--- start ---

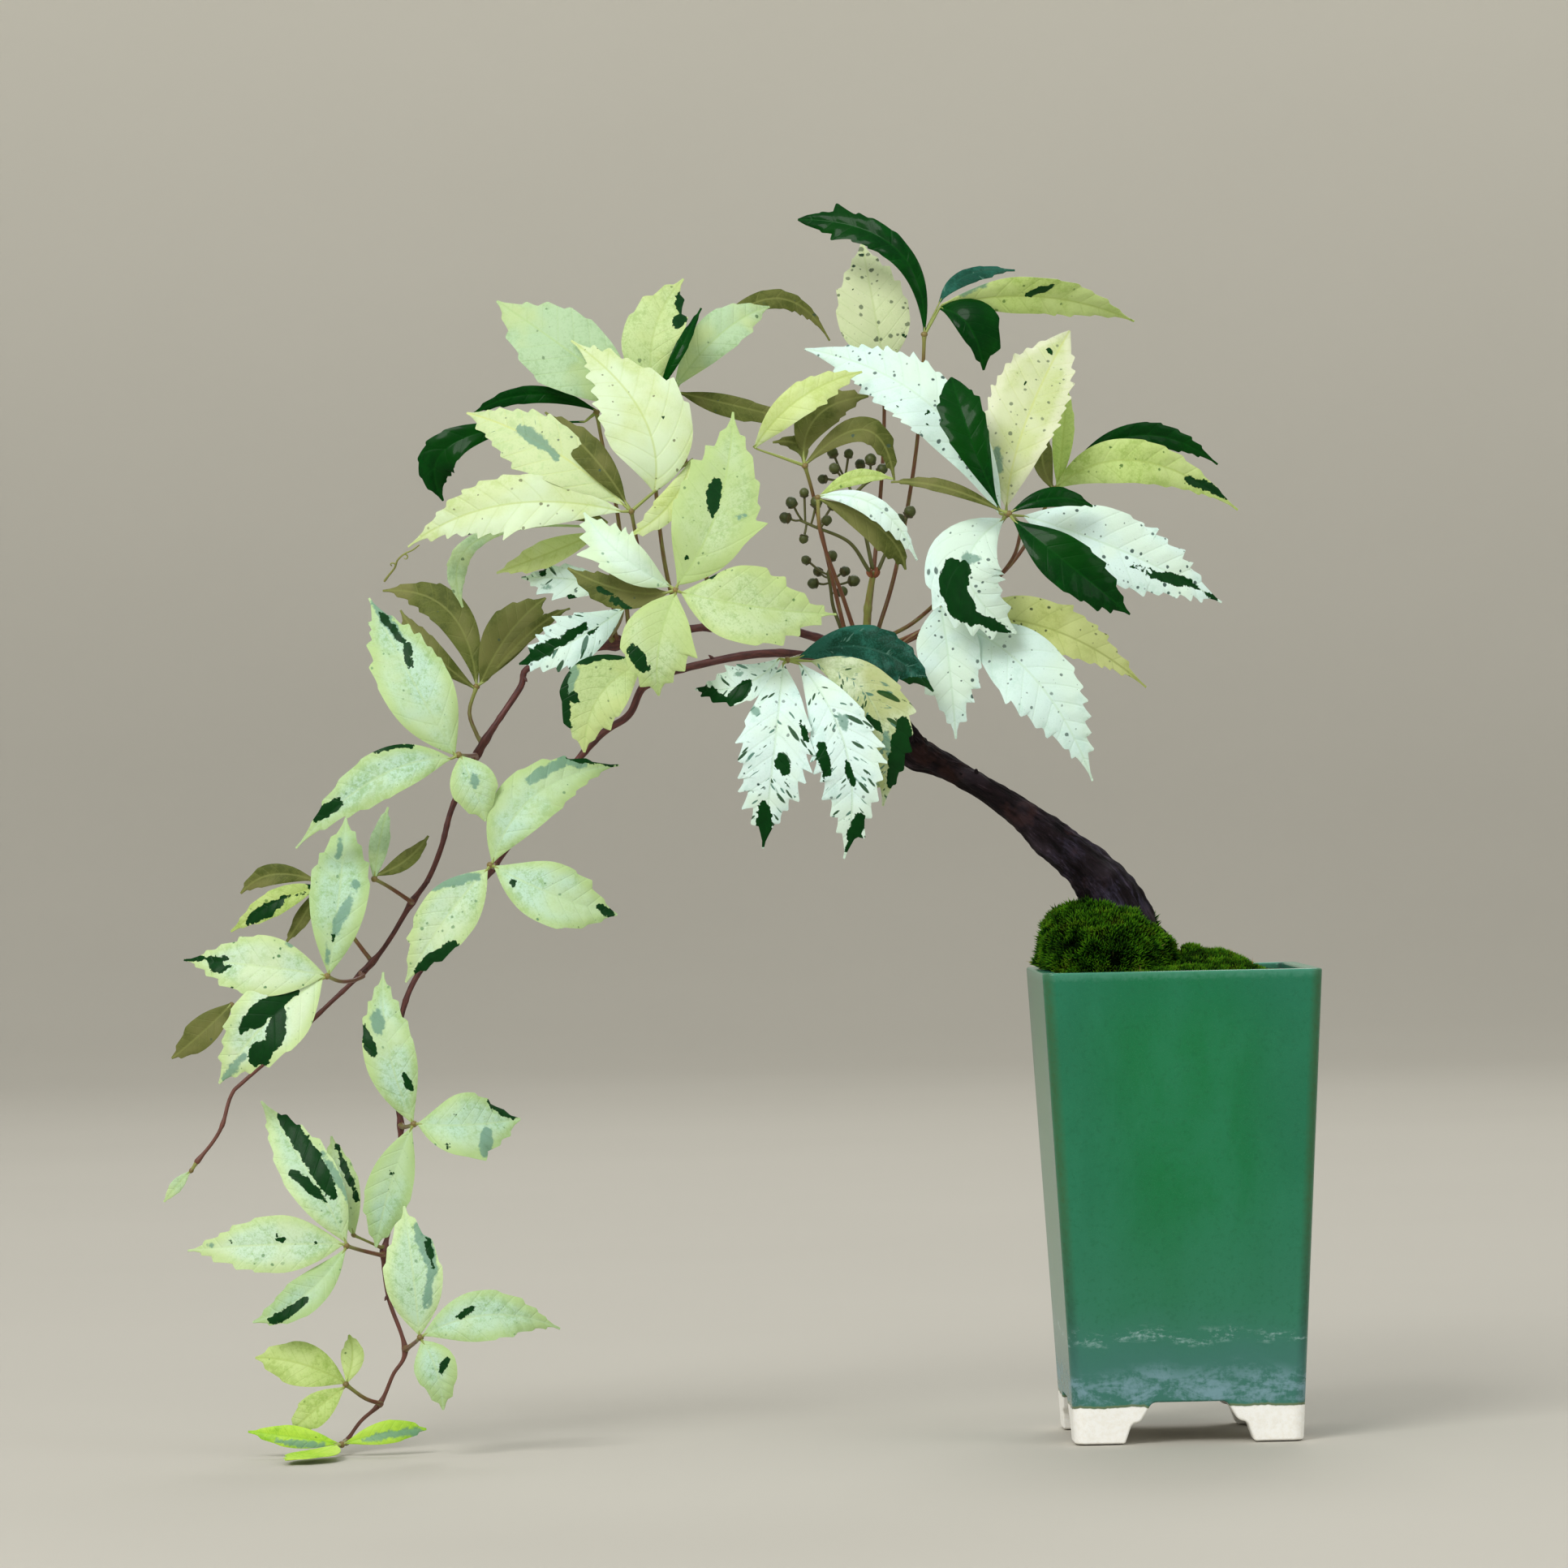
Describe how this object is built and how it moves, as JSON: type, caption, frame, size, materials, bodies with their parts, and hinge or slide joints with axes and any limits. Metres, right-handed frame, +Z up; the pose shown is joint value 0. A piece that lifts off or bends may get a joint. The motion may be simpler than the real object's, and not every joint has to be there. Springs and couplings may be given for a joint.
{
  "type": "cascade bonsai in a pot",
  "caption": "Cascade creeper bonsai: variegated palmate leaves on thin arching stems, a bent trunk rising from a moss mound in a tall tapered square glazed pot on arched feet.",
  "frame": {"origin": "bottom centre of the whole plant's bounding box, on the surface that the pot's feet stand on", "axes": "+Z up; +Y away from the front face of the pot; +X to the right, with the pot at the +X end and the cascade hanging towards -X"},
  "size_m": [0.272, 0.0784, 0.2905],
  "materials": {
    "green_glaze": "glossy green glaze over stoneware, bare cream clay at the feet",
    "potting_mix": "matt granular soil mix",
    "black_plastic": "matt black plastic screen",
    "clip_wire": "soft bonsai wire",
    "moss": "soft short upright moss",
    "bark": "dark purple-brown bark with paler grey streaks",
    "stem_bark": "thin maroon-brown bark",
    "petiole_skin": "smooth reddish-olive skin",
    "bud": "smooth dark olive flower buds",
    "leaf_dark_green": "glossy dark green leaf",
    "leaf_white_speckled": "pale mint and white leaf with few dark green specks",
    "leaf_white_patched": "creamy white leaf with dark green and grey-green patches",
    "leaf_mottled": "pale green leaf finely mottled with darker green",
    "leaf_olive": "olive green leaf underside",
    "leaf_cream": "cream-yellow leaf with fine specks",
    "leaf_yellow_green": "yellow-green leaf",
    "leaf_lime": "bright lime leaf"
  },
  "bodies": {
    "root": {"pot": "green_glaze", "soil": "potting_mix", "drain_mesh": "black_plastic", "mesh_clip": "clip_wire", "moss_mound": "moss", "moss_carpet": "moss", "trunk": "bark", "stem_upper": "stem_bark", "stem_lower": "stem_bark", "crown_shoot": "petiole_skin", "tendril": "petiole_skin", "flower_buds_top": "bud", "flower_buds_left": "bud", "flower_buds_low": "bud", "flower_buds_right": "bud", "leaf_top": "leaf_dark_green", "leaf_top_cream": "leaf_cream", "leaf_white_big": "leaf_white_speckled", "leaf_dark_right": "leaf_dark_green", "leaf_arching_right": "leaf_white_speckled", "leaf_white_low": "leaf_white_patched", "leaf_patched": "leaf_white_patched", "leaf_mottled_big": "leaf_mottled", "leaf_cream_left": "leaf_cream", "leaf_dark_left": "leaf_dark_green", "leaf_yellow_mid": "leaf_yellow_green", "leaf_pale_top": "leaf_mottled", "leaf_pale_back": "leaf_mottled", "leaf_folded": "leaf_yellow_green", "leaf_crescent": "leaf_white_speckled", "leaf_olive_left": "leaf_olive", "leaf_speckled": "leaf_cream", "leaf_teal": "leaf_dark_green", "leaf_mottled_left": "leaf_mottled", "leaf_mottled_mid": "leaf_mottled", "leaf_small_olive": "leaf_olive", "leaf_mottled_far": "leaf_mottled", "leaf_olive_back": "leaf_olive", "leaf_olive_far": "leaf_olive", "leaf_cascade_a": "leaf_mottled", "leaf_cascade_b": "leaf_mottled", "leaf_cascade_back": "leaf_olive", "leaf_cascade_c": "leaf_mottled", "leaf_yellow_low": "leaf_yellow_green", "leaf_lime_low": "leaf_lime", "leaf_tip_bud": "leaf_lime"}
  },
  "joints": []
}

--- end ---

▶ TASK DETAILS
Write the data out again in full and exactly.

▶ RESPONSE FOR THIS EXERCISE
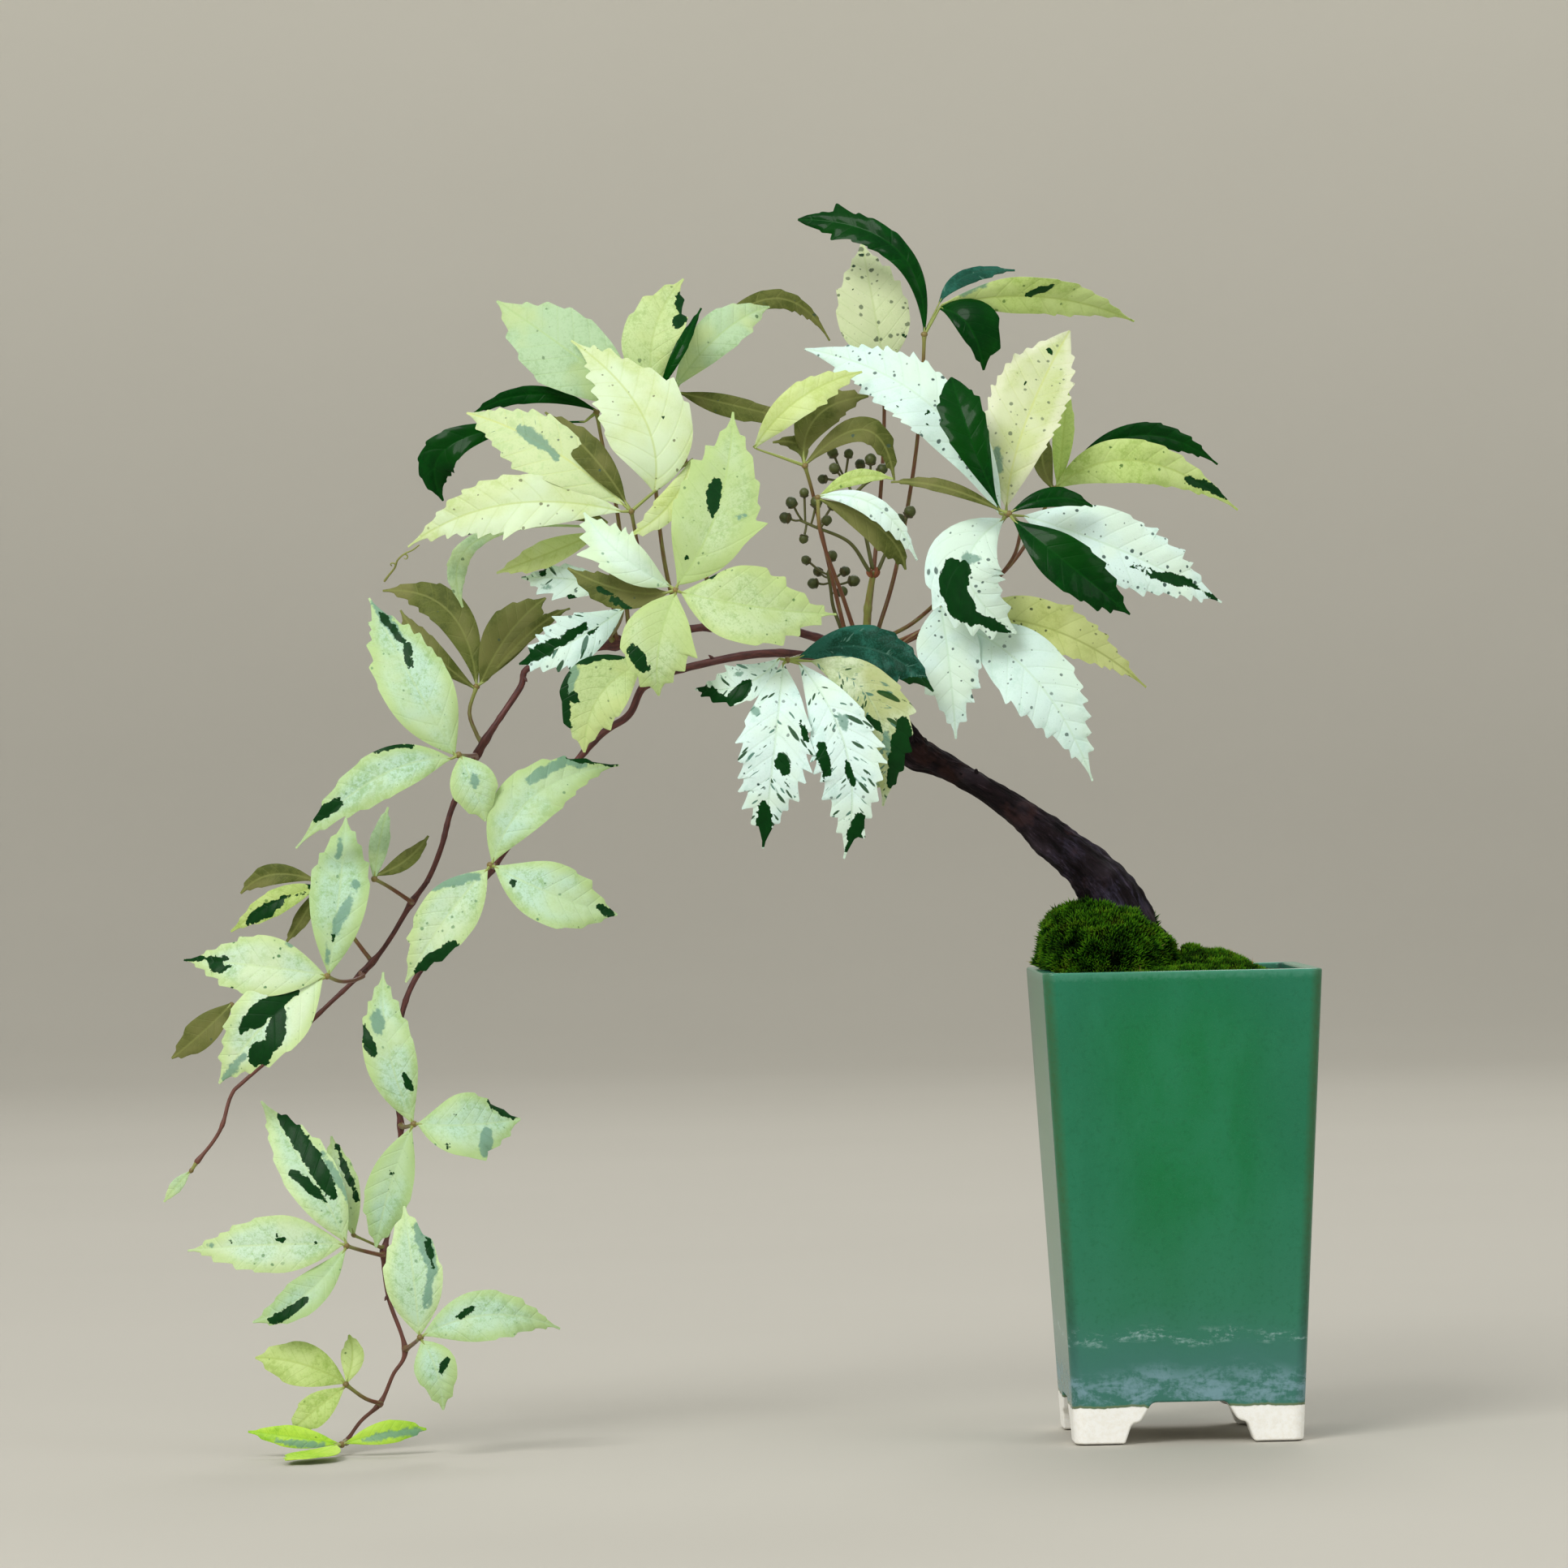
Describe how this object is built and how it moves, as JSON: type, caption, frame, size, materials, bodies with their parts, and hinge or slide joints with axes and any limits. Metres, right-handed frame, +Z up; the pose shown is joint value 0. A piece that lifts off or bends may get a joint. The motion may be simpler than the real object's, and not every joint has to be there. Springs and couplings may be given for a joint.
{
  "type": "cascade bonsai in a pot",
  "caption": "Cascade creeper bonsai: variegated palmate leaves on thin arching stems, a bent trunk rising from a moss mound in a tall tapered square glazed pot on arched feet.",
  "frame": {"origin": "bottom centre of the whole plant's bounding box, on the surface that the pot's feet stand on", "axes": "+Z up; +Y away from the front face of the pot; +X to the right, with the pot at the +X end and the cascade hanging towards -X"},
  "size_m": [0.272, 0.0784, 0.2905],
  "materials": {
    "green_glaze": "glossy green glaze over stoneware, bare cream clay at the feet",
    "potting_mix": "matt granular soil mix",
    "black_plastic": "matt black plastic screen",
    "clip_wire": "soft bonsai wire",
    "moss": "soft short upright moss",
    "bark": "dark purple-brown bark with paler grey streaks",
    "stem_bark": "thin maroon-brown bark",
    "petiole_skin": "smooth reddish-olive skin",
    "bud": "smooth dark olive flower buds",
    "leaf_dark_green": "glossy dark green leaf",
    "leaf_white_speckled": "pale mint and white leaf with few dark green specks",
    "leaf_white_patched": "creamy white leaf with dark green and grey-green patches",
    "leaf_mottled": "pale green leaf finely mottled with darker green",
    "leaf_olive": "olive green leaf underside",
    "leaf_cream": "cream-yellow leaf with fine specks",
    "leaf_yellow_green": "yellow-green leaf",
    "leaf_lime": "bright lime leaf"
  },
  "bodies": {
    "root": {"pot": "green_glaze", "soil": "potting_mix", "drain_mesh": "black_plastic", "mesh_clip": "clip_wire", "moss_mound": "moss", "moss_carpet": "moss", "trunk": "bark", "stem_upper": "stem_bark", "stem_lower": "stem_bark", "crown_shoot": "petiole_skin", "tendril": "petiole_skin", "flower_buds_top": "bud", "flower_buds_left": "bud", "flower_buds_low": "bud", "flower_buds_right": "bud", "leaf_top": "leaf_dark_green", "leaf_top_cream": "leaf_cream", "leaf_white_big": "leaf_white_speckled", "leaf_dark_right": "leaf_dark_green", "leaf_arching_right": "leaf_white_speckled", "leaf_white_low": "leaf_white_patched", "leaf_patched": "leaf_white_patched", "leaf_mottled_big": "leaf_mottled", "leaf_cream_left": "leaf_cream", "leaf_dark_left": "leaf_dark_green", "leaf_yellow_mid": "leaf_yellow_green", "leaf_pale_top": "leaf_mottled", "leaf_pale_back": "leaf_mottled", "leaf_folded": "leaf_yellow_green", "leaf_crescent": "leaf_white_speckled", "leaf_olive_left": "leaf_olive", "leaf_speckled": "leaf_cream", "leaf_teal": "leaf_dark_green", "leaf_mottled_left": "leaf_mottled", "leaf_mottled_mid": "leaf_mottled", "leaf_small_olive": "leaf_olive", "leaf_mottled_far": "leaf_mottled", "leaf_olive_back": "leaf_olive", "leaf_olive_far": "leaf_olive", "leaf_cascade_a": "leaf_mottled", "leaf_cascade_b": "leaf_mottled", "leaf_cascade_back": "leaf_olive", "leaf_cascade_c": "leaf_mottled", "leaf_yellow_low": "leaf_yellow_green", "leaf_lime_low": "leaf_lime", "leaf_tip_bud": "leaf_lime"}
  },
  "joints": []
}